Live From The Field

 

Eclipse du sionisme au sein du
pouvoir israélien?

 

Shmuel Trigano

Professeur émérite des Universités

 

Avec la coalition
au pouvoir, un observateur lointain pourrait avoir l'impression que tout roule
à nouveau et que tout est rentré dans l'ordre après la crise que l'on sait.
Mais ce serait là une illusion dont l'épreuve critique sera l'évolution des
tensions  qui lui sont inhérentes.

Le gouvernement
est, certes, légal dans la procédure qui a conduit à sa formation, mais sa
légitimité démocratique est très faible. Il est le produit d'un ensemble de
minorités qui ne se sont unies que pour exclure la majorité du pouvoir. Le
premier ministre est extrêmement faible car son autorité repose sur 7 députés.
C'est Yair Lapid, ministre des affaires étrangères et chef de Yesh Atid, le
parti qui a le plus de poids (quoique 17 sièges) qui occupe la scène, alors que
Bennett, si présent avant la formation de la coalition, révèle le profil d'un
personnage plutôt fallot. C'est, justement, et contrairement à ce que la
coalition annonce, un gouvernement de centre gauche et pas de droite, dont le
chef du principal parti annonce à l'envie qu'il poursuivra quand il sera au pouvoir
les illusions d'Oslo.

 

Mais le plus grave
est ailleurs, toujours à la Knesset, car cette coalition de bric et de broc ne se
maintient au pouvoir que parce qu'elle bénéficie d'un double système de
protection que lui procurent les deux partis arabes, des partis qui sont depuis
toujours, et déclarativement, hostiles à l'Etat d'Israël, au sionisme, adeptes zélés
du boycott et de l'accusation d'Israël dans l'arène internationale. Le parti
des Frères musulmans, d'un côté, soutient la coalition en se livrant à un
véritable chantage aux subventions, en menaçant lors de chaque vote de ne plus
soutenir la coalition qui ainsi d'effondrerait. Mais c'est sans compter, de
l'autre côté, le parti de la liste unifiée d'Amad Tibi. Lui ne soutient pas la
coalition mais dispose par contre  des
voix qui la sauveraient si d'autres voix – ne serait-ce qu'une voix – faisaient
défaut (celles des partis généralistes ou de l'autre parti ethnique arabe). La
Liste unifiée fera tout, en effet, pour éviter de voir la droite et donc
Natanyahou, revenir au pouvoir et pour maintenir le pouvoir israélien dans une
fragilité radicale: dans sa dépendance.

 

Le gouvernement
israélien est ainsi dans la main de deux partis antisionistes, soutiens du
Hamas et du Hezbollah. D'aucuns ont vu dans cet état de faits le début de la
libanisation d'Israël.
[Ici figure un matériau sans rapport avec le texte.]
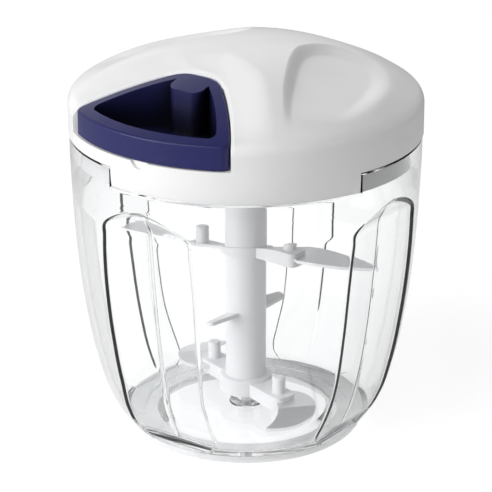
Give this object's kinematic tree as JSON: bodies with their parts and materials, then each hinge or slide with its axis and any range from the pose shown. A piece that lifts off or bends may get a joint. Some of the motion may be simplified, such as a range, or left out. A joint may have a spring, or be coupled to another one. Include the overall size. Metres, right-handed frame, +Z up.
{
  "type": "food chopper",
  "caption": "Hand-held food chopper: a clear fluted bowl, a domed lid with a pull handle on a cord, and a column with curved steel blades.",
  "frame": {"origin": "under the middle of the foot ring, at the surface that the chopper stands on", "axes": "+Z up along the blades' axis; the handle is pulled towards -Y"},
  "size_m": [0.135, 0.135, 0.1536],
  "materials": {
    "clear_plastic": "clear moulded plastic, polished",
    "grip_rubber": "pale translucent rubber",
    "steel": "turned steel",
    "bush_plastic": "plain moulded plastic",
    "column_plastic": "white moulded plastic, satin",
    "blade_steel": "stainless steel, fine brushed",
    "lid_plastic": "white moulded plastic, satin",
    "bush_brass": "plain brass",
    "mechanism_plastic": "grey moulded plastic",
    "spring_steel": "blued spring strip",
    "cord": "braided cord",
    "bright_metal": "polished eyelet",
    "handle_plastic": "dark blue moulded plastic, fine satin"
  },
  "bodies": {
    "bowl": {"bowl": "clear_plastic", "base_grip_ring": "grip_rubber"},
    "pivot": {"pivot_pin": "steel"},
    "blade_unit": {"blade_column": "column_plastic", "column_bush": "bush_plastic", "upper_blade_arm": "column_plastic", "upper_blade": "blade_steel", "upper_blade_pegs": "column_plastic", "middle_paddle": "column_plastic", "lower_blade_arm": "column_plastic", "lower_blade": "blade_steel", "lower_blade_pegs": "column_plastic"},
    "lid": {"lid_cover": "lid_plastic", "mechanism_plate": "lid_plastic", "plate_screws": "steel", "drive_bush": "bush_brass", "reel_axle": "steel", "reel_washer": "steel", "cord_lead": "cord", "cord_eyelet": "bright_metal", "pull_cord": "cord", "recoil_spring": "spring_steel"},
    "drive": {"drive_hub": "mechanism_plastic"},
    "reel": {"reel": "mechanism_plastic", "reel_cover": "mechanism_plastic", "pawl_pins": "steel", "cord_winding": "cord"},
    "pawl_a": {"pawl_a": "mechanism_plastic"},
    "pawl_b": {"pawl_b": "mechanism_plastic"},
    "handle": {"handle": "handle_plastic", "cord_knot": "cord"}
  },
  "joints": [
    {"name": "blade_spin", "type": "hinge", "parent": "bowl", "child": "pivot", "pos_m": [0, 0, 0.0132], "axis": [0, 0, 1], "range_deg": [-1361, 0]},
    {"name": "blade_lift", "type": "slide", "parent": "pivot", "child": "blade_unit", "axis": [0, 0, 1], "range_m": [0, 0.12]},
    {"name": "lid_lift", "type": "slide", "parent": "bowl", "child": "lid", "axis": [0, 0, 1], "range_m": [0, 0.24]},
    {"name": "drive_spin", "type": "hinge", "parent": "lid", "child": "drive", "pos_m": [0, 0, 0.1165], "axis": [0, 0, 1], "range_deg": [-1361, 0]},
    {"name": "reel_spin", "type": "hinge", "parent": "lid", "child": "reel", "pos_m": [0, 0, 0.1255], "axis": [0, 0, 1], "range_deg": [-1361, 0], "deforming": ["recoil_spring", "cord_winding"]},
    {"name": "pawl_a_swing", "type": "hinge", "parent": "reel", "child": "pawl_a", "pos_m": [0.01011, 0.01342, 0.1206], "axis": [0, 0, 1], "range_deg": [0, 12], "stiffness_Nm_per_rad": 0.0005, "springref_deg": -17.19},
    {"name": "pawl_b_swing", "type": "hinge", "parent": "reel", "child": "pawl_b", "pos_m": [-0.01011, -0.01342, 0.1206], "axis": [0, 0, 1], "range_deg": [0, 12], "stiffness_Nm_per_rad": 0.0005, "springref_deg": -17.19},
    {"name": "handle_pull", "type": "slide", "parent": "lid", "child": "handle", "axis": [0, -1, 0], "range_m": [0, 0.4], "stiffness_N_per_m": 10, "springref_m": -0.5, "deforming": ["pull_cord"]}
  ],
  "couplings": [
    {"joint": "reel_spin", "follows": "handle_pull", "rad_per_m": -59.347},
    {"joint": "drive_spin", "follows": "handle_pull", "rad_per_m": -59.347},
    {"joint": "blade_spin", "follows": "handle_pull", "rad_per_m": -59.347},
    {"joint": "blade_lift", "follows": "lid_lift", "ratio": 0.5},
    {"joint": "pawl_b_swing", "follows": "pawl_a_swing", "ratio": 1}
  ]
}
Il est vrai que dans tout le Moyen Orient, sauf en
Turquie et au Katar, les Frères musulmans sont bannis du pouvoir et
pourchassés.

 

 C'est l'éclipse du sionisme qui s'annonce, dont
Lapid nous a donné une illustration il y a quelques semaines en jugeant que l'antisionisme
et l'antisémitisme qui se manifestent sur la scène internationale relevaient de
la même haine envers les Noirs, les femmes, les ex colonisés et autres BLM
alors que ce sont dans ces milieux mêmes que la haine d'israël, qui frappe d'abord
les Juifs diasporiques, est la plus répandue. Ce que ce jugement illustre c'est
tout simplement l'éclipse de la condition des Juifs comme peuple dans le cercle
politique. Je rappelle que la première caractéristique de l'antisémitisme c'est
de s'attaquer à la condition de peuple qu'il y a dans les individus juifs
(c'est ce qui est à la source du mythe du complot juif mondial et c'est pour se
libérer de cela même  que le sionisme est
né. Aujourd'hui cette condition de peuple est doublement identifiée dans le
sionisme, c'est à dire un Etat-nation juif réél. Je me demande quel Israël et
quel sionisme l'Agence juive de la coalition va pouvoir vendre aux candidats à
la alyiah… Installez vous dans un futur Liban?

 

Une question bien
plus grave que la politique politicienne est ici posée.